--- Start ---

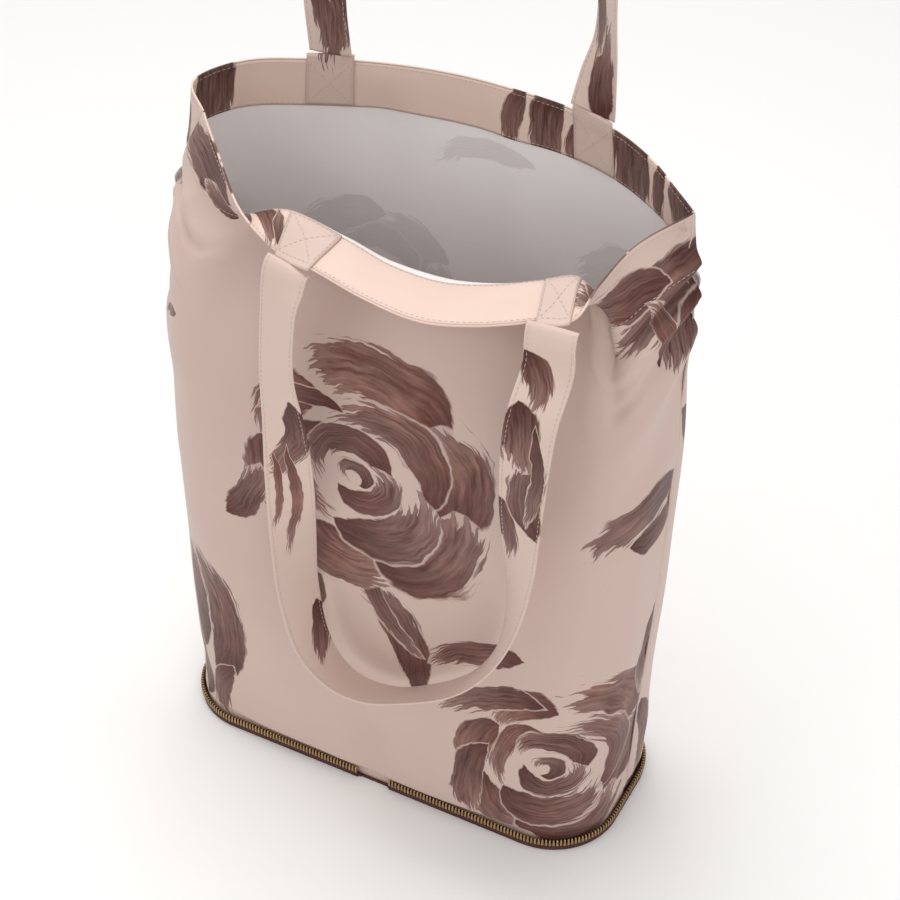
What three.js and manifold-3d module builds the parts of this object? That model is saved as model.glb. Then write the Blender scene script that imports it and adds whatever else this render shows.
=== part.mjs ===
// Foldable tote bag standing open on its unzipped clamshell pouch base.
// Millimetres, +Z up. Origin: centre of the underside of the base. The front faces -Y.
import * as THREE from 'three';
import { mergeVertices } from 'three/addons/utils/BufferGeometryUtils.js';
import Module from 'manifold-3d';

const wasm = await Module();
wasm.setup();

// ---- driving dimensions ----
const BASE_HALF_L = 167.2;      // tooth line of the opened base, half its length
const BASE_HALF_B = 69.4;       // half its depth
const BASE_R = 49.2;            // corner radius of the tooth line
const SPINE_HALF = 10.5;        // half the width of the cloth strip that joins the two pouch halves
const BASE_T = 1.4;             // base cloth with its lining
const TAPE_T = 0.9;
const TAPE_Z = [0.2, 6.2];      // zip tape, standing round the edge
const TEETH_T = 2.4;
const TEETH_Z = [6.5, 10.8];
const MID_Z = 12.0;             // where the two halves' zips meet when the pouch is closed
const CLOTH_T = 1.2;            // wall cloth, drawn thicker than the real 0.3 mm
const BAND_T = 1.0;
const GAP = 0.35;
const CUT_H = 495;              // cut height of a wall panel
const CUT_W = 421;              // its width at the foot
const BAND_H = 34;
const STRAP_W = 31;
const STRAP_T = 1.6;
const END_DEPTH = CLOTH_T + GAP + BAND_T + 0.5;     // handle ends, inside the mouth band
const END_REACH = { '-1': 3.5, 1: 5 };              // how far they pass the rim, front and back
const TAB_FRONT = [0.315, 0.740];   // handle ends, as fractions of the panel width
const TAB_BACK = [0.302, 0.744];
const SLIDER_X = -19;
const SLIDER_L = 11;
const SLIDER_H = 8;
const SLIDER_FREE = 0.4;        // room between the slider's plates and the teeth
const PULL_L = 17;
const PULL_W = 6.4;

// ---- wall shape: each row is one height of the cloth, each entry one station across it ----
// The foot rows follow the tooth line: [height, inset, z]; the back leaves room for the slider.
const FOOT_FRONT = [[0, 3.4, 2], [0.012, 3.1, 8], [0.022, 2.7, 12.6]];
const FOOT_BACK = [[0, 4.6, 2], [0.012, 4.6, 8], [0.028, 4.6, 16]];
const ROW_V = [0.05, 0.24, 0.50, 0.70, 0.82, 0.885, 0.93, 1];
const FRONT_U = [0, 0.08, 0.18, 0.27, 0.36, 0.45, 0.54, 0.62, 0.70, 0.785, 0.845, 0.91, 1];
const FRONT = [
  [[-166, 0, 21], [-163, -33, 21], [-136, -63, 21], [-98, -71.5, 20], [-60, -72.5, 20],
    [-20, -73.5, 18], [18, -73.5, 18], [52, -72.5, 19], [86, -72, 20], [112, -70, 20],
    [137, -63.5, 21], [162, -42, 21], [167.5, 0, 21]],
  [[-167, 0, 112], [-166, -33, 112], [-136, -62.5, 114], [-97, -71, 116], [-58, -73, 117],
    [-17, -74, 116], [23, -75, 115], [57, -74, 116], [91, -73, 116], [117, -69, 115],
    [142, -61, 114], [166, -38, 114], [172, 2, 115]],
  [[-168, 0, 238], [-167.5, -32, 238], [-138, -62, 238], [-95, -67, 244], [-55, -68, 246],
    [-13, -68, 245], [30, -69, 243], [65, -69, 245], [98, -68, 244], [125, -64.5, 243],
    [149, -54.5, 240], [171, -31, 241], [177, 6, 243]],
  [[-169, -2, 335], [-168, -32, 336], [-137, -59, 336], [-91, -58, 345], [-51, -57, 347],
    [-9, -57, 343], [36, -58, 341], [72, -57, 344], [103, -55, 343], [130, -52, 343],
    [153, -47, 333], [172, -26, 338], [178, 12, 341]],
  [[-166, -4, 394], [-158, -32, 391], [-130, -51, 388], [-85, -42, 401], [-46, -42, 405],
    [-5, -43, 400], [40, -44, 398], [76, -42, 401], [105, -38, 399], [131, -38, 399],
    [152, -41, 383], [170, -25, 396], [179, 16, 400]],
  [[-167, -6, 425], [-150, -30, 417], [-118, -43, 414], [-74, -34, 432], [-34, -33, 434],
    [3, -34, 428], [44, -34, 427], [79, -31, 431], [105, -23, 430], [129, -22, 429],
    [149, -34, 410], [166, -19, 424], [179, 17, 432]],
  [[-160, -6, 449], [-136, -28, 437], [-104, -37, 432], [-62, -43, 452], [-17, -49, 448],
    [13, -51, 441], [47, -51, 440], [78, -47, 446], [105, -34, 450], [126, -26, 451],
    [146, -30, 428], [162, -14, 440], [178, 17, 454]],
  [[-142, -8, 480], [-118, -29, 466], [-88, -55, 452], [-56, -68, 441], [-21, -79, 443],
    [15, -85, 439], [52, -87, 437], [82, -76, 437], [112, -62, 441], [134, -55, 446],
    [139, -34, 458], [148, -6, 471], [174, 15, 489]],
];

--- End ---

WHAT IS EXPECTED: Your task is to output all of the data above word for word.

COMPLETED EXERCISE:
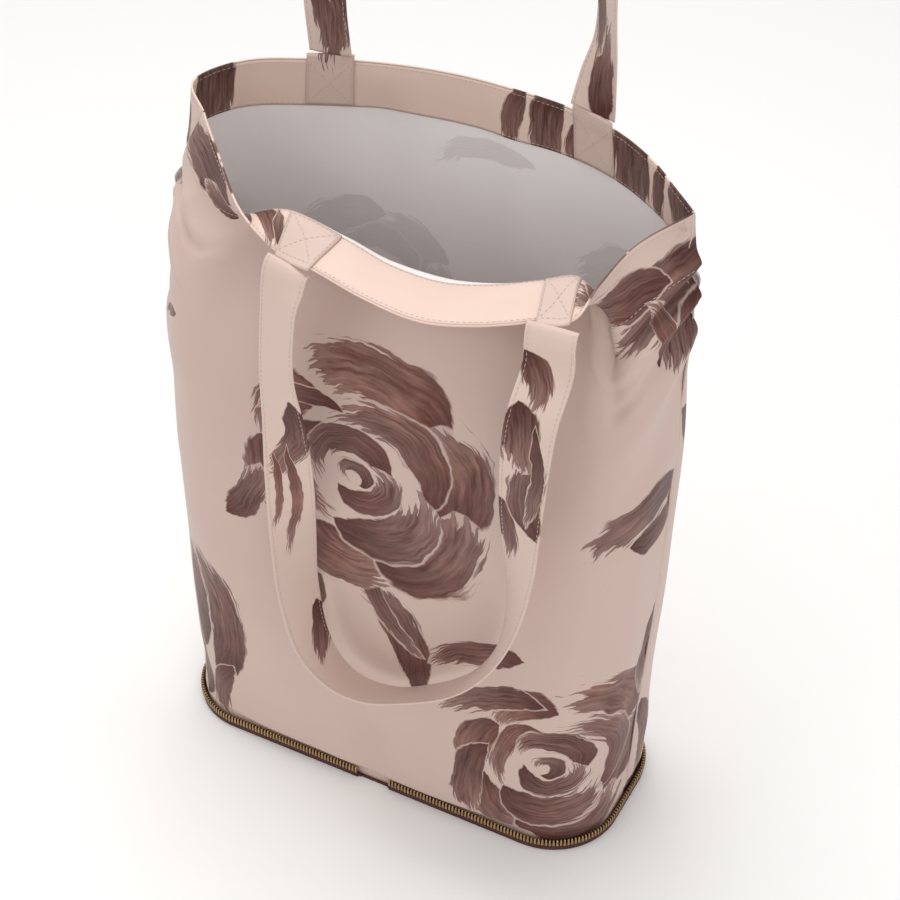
What three.js and manifold-3d module builds the parts of this object? That model is saved as model.glb. Then write the Blender scene script that imports it and adds whatever else this render shows.
=== part.mjs ===
// Foldable tote bag standing open on its unzipped clamshell pouch base.
// Millimetres, +Z up. Origin: centre of the underside of the base. The front faces -Y.
import * as THREE from 'three';
import { mergeVertices } from 'three/addons/utils/BufferGeometryUtils.js';
import Module from 'manifold-3d';

const wasm = await Module();
wasm.setup();

// ---- driving dimensions ----
const BASE_HALF_L = 167.2;      // tooth line of the opened base, half its length
const BASE_HALF_B = 69.4;       // half its depth
const BASE_R = 49.2;            // corner radius of the tooth line
const SPINE_HALF = 10.5;        // half the width of the cloth strip that joins the two pouch halves
const BASE_T = 1.4;             // base cloth with its lining
const TAPE_T = 0.9;
const TAPE_Z = [0.2, 6.2];      // zip tape, standing round the edge
const TEETH_T = 2.4;
const TEETH_Z = [6.5, 10.8];
const MID_Z = 12.0;             // where the two halves' zips meet when the pouch is closed
const CLOTH_T = 1.2;            // wall cloth, drawn thicker than the real 0.3 mm
const BAND_T = 1.0;
const GAP = 0.35;
const CUT_H = 495;              // cut height of a wall panel
const CUT_W = 421;              // its width at the foot
const BAND_H = 34;
const STRAP_W = 31;
const STRAP_T = 1.6;
const END_DEPTH = CLOTH_T + GAP + BAND_T + 0.5;     // handle ends, inside the mouth band
const END_REACH = { '-1': 3.5, 1: 5 };              // how far they pass the rim, front and back
const TAB_FRONT = [0.315, 0.740];   // handle ends, as fractions of the panel width
const TAB_BACK = [0.302, 0.744];
const SLIDER_X = -19;
const SLIDER_L = 11;
const SLIDER_H = 8;
const SLIDER_FREE = 0.4;        // room between the slider's plates and the teeth
const PULL_L = 17;
const PULL_W = 6.4;

// ---- wall shape: each row is one height of the cloth, each entry one station across it ----
// The foot rows follow the tooth line: [height, inset, z]; the back leaves room for the slider.
const FOOT_FRONT = [[0, 3.4, 2], [0.012, 3.1, 8], [0.022, 2.7, 12.6]];
const FOOT_BACK = [[0, 4.6, 2], [0.012, 4.6, 8], [0.028, 4.6, 16]];
const ROW_V = [0.05, 0.24, 0.50, 0.70, 0.82, 0.885, 0.93, 1];
const FRONT_U = [0, 0.08, 0.18, 0.27, 0.36, 0.45, 0.54, 0.62, 0.70, 0.785, 0.845, 0.91, 1];
const FRONT = [
  [[-166, 0, 21], [-163, -33, 21], [-136, -63, 21], [-98, -71.5, 20], [-60, -72.5, 20],
    [-20, -73.5, 18], [18, -73.5, 18], [52, -72.5, 19], [86, -72, 20], [112, -70, 20],
    [137, -63.5, 21], [162, -42, 21], [167.5, 0, 21]],
  [[-167, 0, 112], [-166, -33, 112], [-136, -62.5, 114], [-97, -71, 116], [-58, -73, 117],
    [-17, -74, 116], [23, -75, 115], [57, -74, 116], [91, -73, 116], [117, -69, 115],
    [142, -61, 114], [166, -38, 114], [172, 2, 115]],
  [[-168, 0, 238], [-167.5, -32, 238], [-138, -62, 238], [-95, -67, 244], [-55, -68, 246],
    [-13, -68, 245], [30, -69, 243], [65, -69, 245], [98, -68, 244], [125, -64.5, 243],
    [149, -54.5, 240], [171, -31, 241], [177, 6, 243]],
  [[-169, -2, 335], [-168, -32, 336], [-137, -59, 336], [-91, -58, 345], [-51, -57, 347],
    [-9, -57, 343], [36, -58, 341], [72, -57, 344], [103, -55, 343], [130, -52, 343],
    [153, -47, 333], [172, -26, 338], [178, 12, 341]],
  [[-166, -4, 394], [-158, -32, 391], [-130, -51, 388], [-85, -42, 401], [-46, -42, 405],
    [-5, -43, 400], [40, -44, 398], [76, -42, 401], [105, -38, 399], [131, -38, 399],
    [152, -41, 383], [170, -25, 396], [179, 16, 400]],
  [[-167, -6, 425], [-150, -30, 417], [-118, -43, 414], [-74, -34, 432], [-34, -33, 434],
    [3, -34, 428], [44, -34, 427], [79, -31, 431], [105, -23, 430], [129, -22, 429],
    [149, -34, 410], [166, -19, 424], [179, 17, 432]],
  [[-160, -6, 449], [-136, -28, 437], [-104, -37, 432], [-62, -43, 452], [-17, -49, 448],
    [13, -51, 441], [47, -51, 440], [78, -47, 446], [105, -34, 450], [126, -26, 451],
    [146, -30, 428], [162, -14, 440], [178, 17, 454]],
  [[-142, -8, 480], [-118, -29, 466], [-88, -55, 452], [-56, -68, 441], [-21, -79, 443],
    [15, -85, 439], [52, -87, 437], [82, -76, 437], [112, -62, 441], [134, -55, 446],
    [139, -34, 458], [148, -6, 471], [174, 15, 489]],
];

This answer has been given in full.